In my loss of control research flying, I often take videos of the right side display screen. (It would be nice if there was a video output on the Garmin G3X, or if it could record video, not just screenshots, to the SD card – maybe in the next hardware version.) With a recent system software mod, you can now have two PFDs instead of just a PFD and an MFD. Perhaps the Scrappy bush plane had something to do with this, as the system software will now support three PFDs and three MFDs. In my application, the real difference between PFD and MFD is what is shown in full screen mode – the flight instruments or an MFD screen. Full screen flight instruments are easier to read for pilots unfamiliar with the avionics who are flying with me. When operating as an MFD, the screen can display video input, and it makes a great monitor of the video being shot. My solution to PFD/MFD was a toggle switch so that the right side screen can be either MFD1 or PFD2. The pleasant surprise was that the change is instantaneous and you don’t have to reboot the screen. The two screens have some independence, like, you can bring up the G meter on just one screen, but I’d like more independence. For example, I’d like to demonstrate in flight simultaneously the difference between single and two cue flight directors, and also between round dials like God intended and vertical tapes. After all, some of my friends are tapeworms and some are more well rounded…

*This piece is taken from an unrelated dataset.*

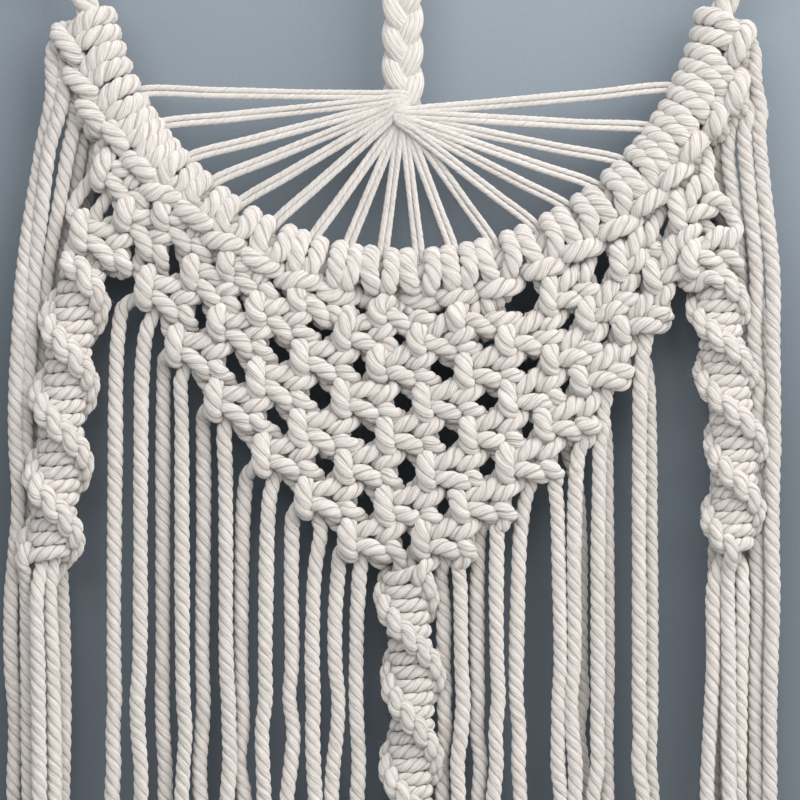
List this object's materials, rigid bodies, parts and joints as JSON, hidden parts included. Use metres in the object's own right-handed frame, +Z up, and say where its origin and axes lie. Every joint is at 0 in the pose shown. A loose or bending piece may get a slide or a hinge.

Lastly, some of the database uploads take a while. In my system, only the two display screens get the huge, time and battery consuming uploads, and I want to power them up without powering up the rest of the airplane, especially when the battery is weak and coming to the end of its life. My current (sorry) solution is to pull all of the other circuit breakers to reduce battery drain. Since the display screens have each have two separate, diode-protected inputs, I will now use the second power input for database uploads, drawing power directly from the battery through a circuit breaker switch and bypassing the normal master switch. My guess is that the two inputs were designed for main and emergency bus, but why not have three power inputs?
 
FWIW I have the CO2 Guardian alarm connected to my DYNON SkyView. When I want to "mark" something in the data stream I push the CO2 Guardian "test" button twice. I do it when I want to start the marking point and again when I want to stop the marking. Later I can look at the CO2 data on the stream and find where I pressed the "test" button". This makes it easy to find a specific value during a specific time frame.

This works very well, especially when troubleshooting something.